STATED EXERCISE: Track down every line below that holds "More" and copy it.
[START DATA LINES]
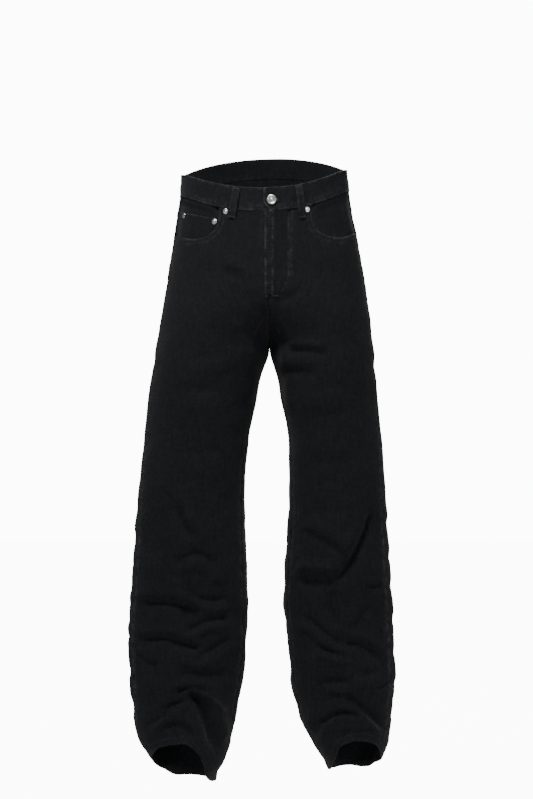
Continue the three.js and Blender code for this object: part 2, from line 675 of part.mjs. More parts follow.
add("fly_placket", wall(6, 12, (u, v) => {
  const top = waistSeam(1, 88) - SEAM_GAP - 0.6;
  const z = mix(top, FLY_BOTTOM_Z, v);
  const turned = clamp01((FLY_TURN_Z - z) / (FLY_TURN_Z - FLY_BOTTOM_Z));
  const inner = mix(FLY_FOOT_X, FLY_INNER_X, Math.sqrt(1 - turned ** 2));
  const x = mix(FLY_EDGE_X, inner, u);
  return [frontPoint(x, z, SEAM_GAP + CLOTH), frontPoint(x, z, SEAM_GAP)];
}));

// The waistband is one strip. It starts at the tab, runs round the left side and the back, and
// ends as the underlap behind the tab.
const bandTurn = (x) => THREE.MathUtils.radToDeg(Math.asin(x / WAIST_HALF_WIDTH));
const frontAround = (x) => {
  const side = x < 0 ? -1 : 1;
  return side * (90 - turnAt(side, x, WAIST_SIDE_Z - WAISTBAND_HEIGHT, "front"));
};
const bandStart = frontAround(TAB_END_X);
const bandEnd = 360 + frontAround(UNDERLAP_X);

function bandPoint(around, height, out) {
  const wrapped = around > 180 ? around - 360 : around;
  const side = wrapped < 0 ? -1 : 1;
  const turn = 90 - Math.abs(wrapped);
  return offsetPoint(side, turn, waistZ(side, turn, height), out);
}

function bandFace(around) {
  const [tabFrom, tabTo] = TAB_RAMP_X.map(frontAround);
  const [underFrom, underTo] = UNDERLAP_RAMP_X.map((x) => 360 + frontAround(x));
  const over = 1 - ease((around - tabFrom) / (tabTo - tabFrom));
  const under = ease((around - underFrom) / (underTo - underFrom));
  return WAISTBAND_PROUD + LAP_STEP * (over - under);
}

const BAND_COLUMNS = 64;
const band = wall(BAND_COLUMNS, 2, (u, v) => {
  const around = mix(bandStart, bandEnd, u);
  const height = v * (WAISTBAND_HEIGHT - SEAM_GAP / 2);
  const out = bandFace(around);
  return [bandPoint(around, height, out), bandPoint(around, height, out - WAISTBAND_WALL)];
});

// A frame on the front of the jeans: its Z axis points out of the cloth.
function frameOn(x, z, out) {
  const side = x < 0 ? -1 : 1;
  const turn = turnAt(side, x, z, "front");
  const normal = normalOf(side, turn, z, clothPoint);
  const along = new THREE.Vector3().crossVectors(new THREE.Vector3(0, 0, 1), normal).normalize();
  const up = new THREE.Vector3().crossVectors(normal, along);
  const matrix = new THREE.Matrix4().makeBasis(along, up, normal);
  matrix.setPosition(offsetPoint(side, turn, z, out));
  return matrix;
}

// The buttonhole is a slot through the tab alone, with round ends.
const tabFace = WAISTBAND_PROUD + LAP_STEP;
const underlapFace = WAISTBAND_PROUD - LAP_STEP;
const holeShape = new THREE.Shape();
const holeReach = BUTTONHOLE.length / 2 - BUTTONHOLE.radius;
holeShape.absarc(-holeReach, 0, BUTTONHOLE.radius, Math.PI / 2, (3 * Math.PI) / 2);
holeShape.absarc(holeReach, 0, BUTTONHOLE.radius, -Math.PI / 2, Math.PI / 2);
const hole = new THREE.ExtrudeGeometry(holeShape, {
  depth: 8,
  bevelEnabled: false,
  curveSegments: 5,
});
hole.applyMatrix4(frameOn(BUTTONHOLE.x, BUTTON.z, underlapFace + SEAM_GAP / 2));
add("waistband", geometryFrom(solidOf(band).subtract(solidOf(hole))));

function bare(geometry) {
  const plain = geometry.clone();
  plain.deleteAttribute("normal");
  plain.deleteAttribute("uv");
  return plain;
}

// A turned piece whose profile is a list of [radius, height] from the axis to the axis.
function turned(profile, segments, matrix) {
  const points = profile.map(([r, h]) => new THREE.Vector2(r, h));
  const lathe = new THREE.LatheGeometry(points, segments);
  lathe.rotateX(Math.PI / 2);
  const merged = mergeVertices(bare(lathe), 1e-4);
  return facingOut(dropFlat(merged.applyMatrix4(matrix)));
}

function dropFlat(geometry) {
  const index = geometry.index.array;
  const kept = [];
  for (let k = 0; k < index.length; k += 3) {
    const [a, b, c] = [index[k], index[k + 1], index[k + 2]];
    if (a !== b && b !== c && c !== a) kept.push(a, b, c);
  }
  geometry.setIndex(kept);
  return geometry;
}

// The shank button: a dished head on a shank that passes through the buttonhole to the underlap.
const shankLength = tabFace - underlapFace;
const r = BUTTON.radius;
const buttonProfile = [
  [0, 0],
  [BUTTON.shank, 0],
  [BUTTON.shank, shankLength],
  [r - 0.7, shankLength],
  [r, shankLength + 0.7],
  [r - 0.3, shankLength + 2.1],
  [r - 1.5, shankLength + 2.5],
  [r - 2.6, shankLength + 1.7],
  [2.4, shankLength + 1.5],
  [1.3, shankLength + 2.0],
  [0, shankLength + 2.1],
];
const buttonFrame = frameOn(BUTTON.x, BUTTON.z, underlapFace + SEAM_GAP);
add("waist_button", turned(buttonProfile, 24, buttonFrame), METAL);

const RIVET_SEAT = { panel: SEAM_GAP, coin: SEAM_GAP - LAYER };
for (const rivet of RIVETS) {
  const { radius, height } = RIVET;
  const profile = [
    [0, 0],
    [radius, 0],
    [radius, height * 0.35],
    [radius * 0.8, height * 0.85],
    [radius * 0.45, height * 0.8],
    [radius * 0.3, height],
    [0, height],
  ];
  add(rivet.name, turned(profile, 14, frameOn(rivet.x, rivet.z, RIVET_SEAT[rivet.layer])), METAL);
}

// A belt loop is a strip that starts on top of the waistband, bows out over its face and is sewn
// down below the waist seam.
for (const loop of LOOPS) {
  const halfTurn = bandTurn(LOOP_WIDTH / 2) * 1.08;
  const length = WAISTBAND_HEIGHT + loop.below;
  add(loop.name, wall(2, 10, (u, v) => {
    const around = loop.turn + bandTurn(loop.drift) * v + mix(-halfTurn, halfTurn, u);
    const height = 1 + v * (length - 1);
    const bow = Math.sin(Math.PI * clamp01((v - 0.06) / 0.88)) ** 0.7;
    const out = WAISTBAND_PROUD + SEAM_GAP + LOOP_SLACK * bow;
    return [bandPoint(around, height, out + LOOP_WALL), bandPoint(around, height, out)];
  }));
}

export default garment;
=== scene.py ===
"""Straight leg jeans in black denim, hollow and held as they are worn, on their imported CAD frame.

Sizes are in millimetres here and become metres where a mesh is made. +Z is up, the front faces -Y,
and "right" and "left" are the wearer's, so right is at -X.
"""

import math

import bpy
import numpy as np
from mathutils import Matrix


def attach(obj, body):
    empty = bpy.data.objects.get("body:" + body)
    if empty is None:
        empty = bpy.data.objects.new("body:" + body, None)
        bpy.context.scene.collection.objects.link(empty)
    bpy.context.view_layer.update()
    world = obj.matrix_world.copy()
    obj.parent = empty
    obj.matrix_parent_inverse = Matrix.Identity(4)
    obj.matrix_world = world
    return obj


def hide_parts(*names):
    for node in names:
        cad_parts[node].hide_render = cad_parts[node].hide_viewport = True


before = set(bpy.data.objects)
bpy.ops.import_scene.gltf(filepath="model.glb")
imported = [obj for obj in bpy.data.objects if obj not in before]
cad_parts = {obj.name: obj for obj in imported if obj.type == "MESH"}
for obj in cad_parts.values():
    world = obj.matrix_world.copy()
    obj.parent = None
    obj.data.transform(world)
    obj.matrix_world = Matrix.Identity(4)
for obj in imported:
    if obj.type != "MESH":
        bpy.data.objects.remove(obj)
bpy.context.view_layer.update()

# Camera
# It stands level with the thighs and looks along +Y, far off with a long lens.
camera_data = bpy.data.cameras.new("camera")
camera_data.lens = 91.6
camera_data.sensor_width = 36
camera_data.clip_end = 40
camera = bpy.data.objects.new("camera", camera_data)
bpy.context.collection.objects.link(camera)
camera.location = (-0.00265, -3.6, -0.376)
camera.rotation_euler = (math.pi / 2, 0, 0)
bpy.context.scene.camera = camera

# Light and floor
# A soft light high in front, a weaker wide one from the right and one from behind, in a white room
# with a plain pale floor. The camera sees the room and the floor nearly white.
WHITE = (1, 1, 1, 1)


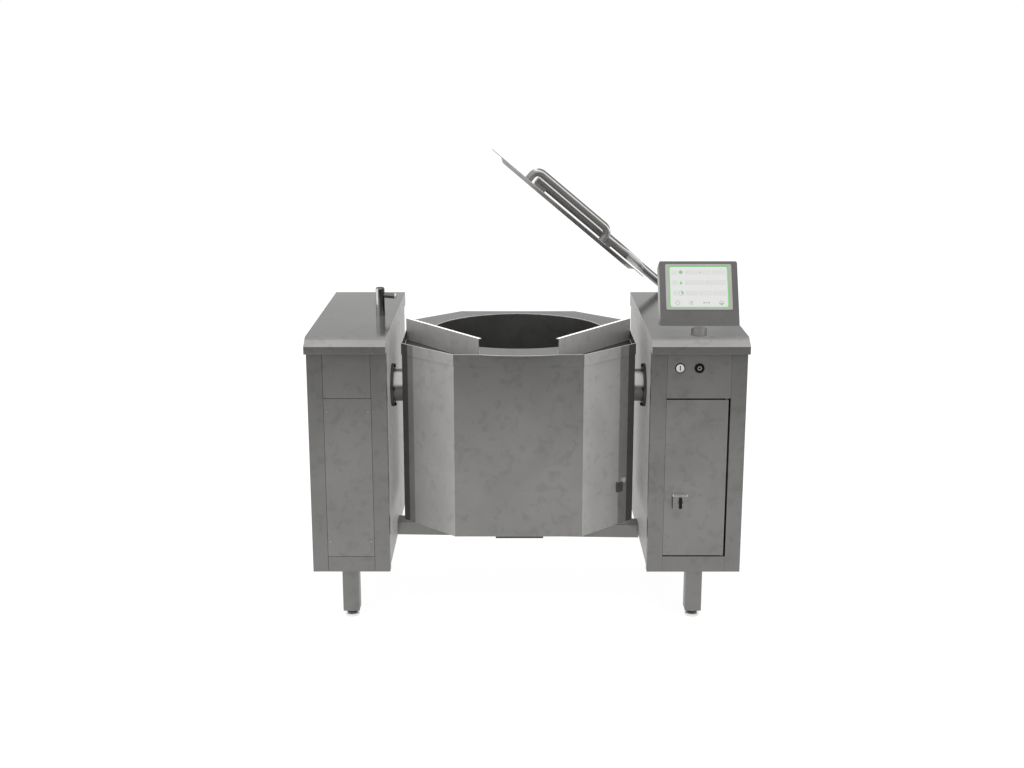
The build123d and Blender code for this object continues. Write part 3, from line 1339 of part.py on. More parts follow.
[END DATA LINES]
RESPONSE TO THE EXERCISE:
Continue the three.js and Blender code for this object: part 2, from line 675 of part.mjs. More parts follow.
The build123d and Blender code for this object continues. Write part 3, from line 1339 of part.py on. More parts follow.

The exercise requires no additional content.